Last year, the Royal Shakespeare Company festival of “The Complete Works” gave the venerable troupe the kind of boost it had lacked for well over a decade.

Yet many of those productions weren’t from the RSC .Some were brought in from other companies, and the quality was seriously mixed. In reality, it was an ambitious (and successful) publicity stunt.

However, true artistic vision and sustained intellectual and dramatic excitement were waiting in the wings. The RSC’s triumphant Histories Cycle, which began April 1 and runs through May 25, is not only a defining moment in the company’s history, it’s also a thrilling reminder of what the RSC can do better than any other company.

In a time when most artistic directors balk at the resources required to stage one Shakespeare play, the RSC’s Michael Boyd threw caution to the wind and gathered a creative team to stage eight at once.

Over 2½ years, they rehearsed and played “Richard II,” “Henry IV, Part I” and “Part II,” “Henry V,” “Henry VI, Part I,” “Part II” and “Part III” through to “Richard III,” the monumental cycle of 100 years of increasingly bloody history.

Played without intervals, this would be 24 hours of nonstop drama. That’s longer, and gorier, than a season of “The Sopranos.” And with its constantly recurring characters and themes of power, family loyalty, betrayal and revenge in narrative-driven chunks, it is not far-fetched to regard this as high-end Elizabethan soap.

In case anyone thinks it’s just more thematic programming, consider the statistics. The plays have 264 roles, played by an ensemble of 34 actors, each appearing in seven of the eight plays.

The result is magnificently theatrical. Verse-speaking at the RSC is not always everything it could be — actors often understand what they’re saying, but fail to energize a line’s dramatic purpose. But these actors have had Shakespeare’s verse, grammar and imagery in their minds, bodies and mouths every day and night for two and a half years. Out go “speeches” and in come pungent, idiomatic line readings borne out of natural delivery. Rarely has Shakespeare felt so completely communicative with its audience.

The other enormous boon is the animation of what is, essentially, ever-increasing backstory. Boyd’s casting means that recurring characters and those that repeat crimes and misdemeanors in successive generations are played by the same actors. This makes the patterns of behavior in the wars over kingship uncommonly legible.

It also allows auds to follow journeys across the plays. So-called “mad” Margaret famously has a tirade in “Richard III.” As designer Tom Piper observes, “Margaret’s cycle of curses, and Richard’s hatred of her, have a greater resonance when you have seen her stab his father, York, in the back in an earlier play.”
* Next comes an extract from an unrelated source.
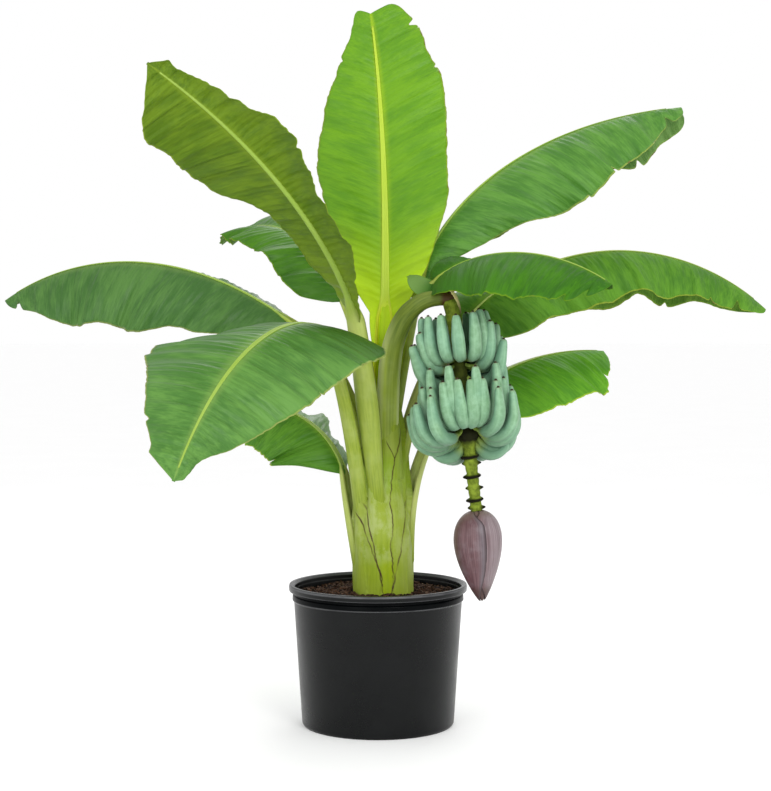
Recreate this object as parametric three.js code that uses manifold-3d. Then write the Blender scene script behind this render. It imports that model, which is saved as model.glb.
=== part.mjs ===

Piper’s arresting visuals are responsible for much of the productions’ success. In his suggestive vision, dogged literalism is banished in favor of powerful abstraction. In the company’s Stratford home and again at London’s Roundhouse, the action is placed on a large thrust stage dominated by a curved three-story tower against a similarly tall, rusted back wall.

That tower suggested the Tower of London, in which traitors — and kings — were incarcerated and executed. Yet it also serves as a raised playing area, an aerie from which characters could spy, a royal balcony or a besieged town wall.

Piper’s costumes — 800 of them — also evoke the period without the dead hand of authenticity. Richard II is crowned in full medieval-style garb, but many of the other costumes mix period shapes with hints of Elizabethan style and a battle-dress close to a World War I uniform.

Anyone imagining the RSC to be devoted to staid, interpretation-free reverence would be startled by Boyd’s dynamic use of space. Piper’s set allowed for multiple entrances from every angle, including soldiers roaring up through the trapped floor and, best of all, characters swarming down ladders from the auditorium’s wrap-around balconies and, in battle scenes, cascading down from the rig on ropes.

Entire battles take place with airborne actors swinging across the auditorium in genuinely daredevil feats of physicality.

It is fair to point out that, on a play-by-play basis, most of the productions have been equaled and sometimes bettered by previous productions, some, like Steven Pimlott’s incandescent “Richard II” in 2000, even at the RSC. But this overall achievement is on a wholly different scale.

Attending marathon performances — this critic saw all eight plays in a pair of 2-day stretches — what comes across in an astonishingly visceral sense is the intelligence of the productions’ throughline.

The season is likely to make stars out of Jonathan Slinger — a tremulous Richard II, marvelously bombastic Fluellen and a psychotic Richard III — and the beautifully terrifying Katy Stephens, whose incendiary Joan of Arc in “Henry VI” is matched by her icily controlling Margaret. Yet the notion of leading actors fades beneath the power of the overall conception, in which all characters are perfectly played within the narrative’s grand design.

Spurred on by the almost outlandish success of the project, Boyd is building another 2½-year ensemble company within the RSC to begin in 2009. The plays remain under wraps. But regardless of his choices, the season now has a formidable benchmark to measure up against.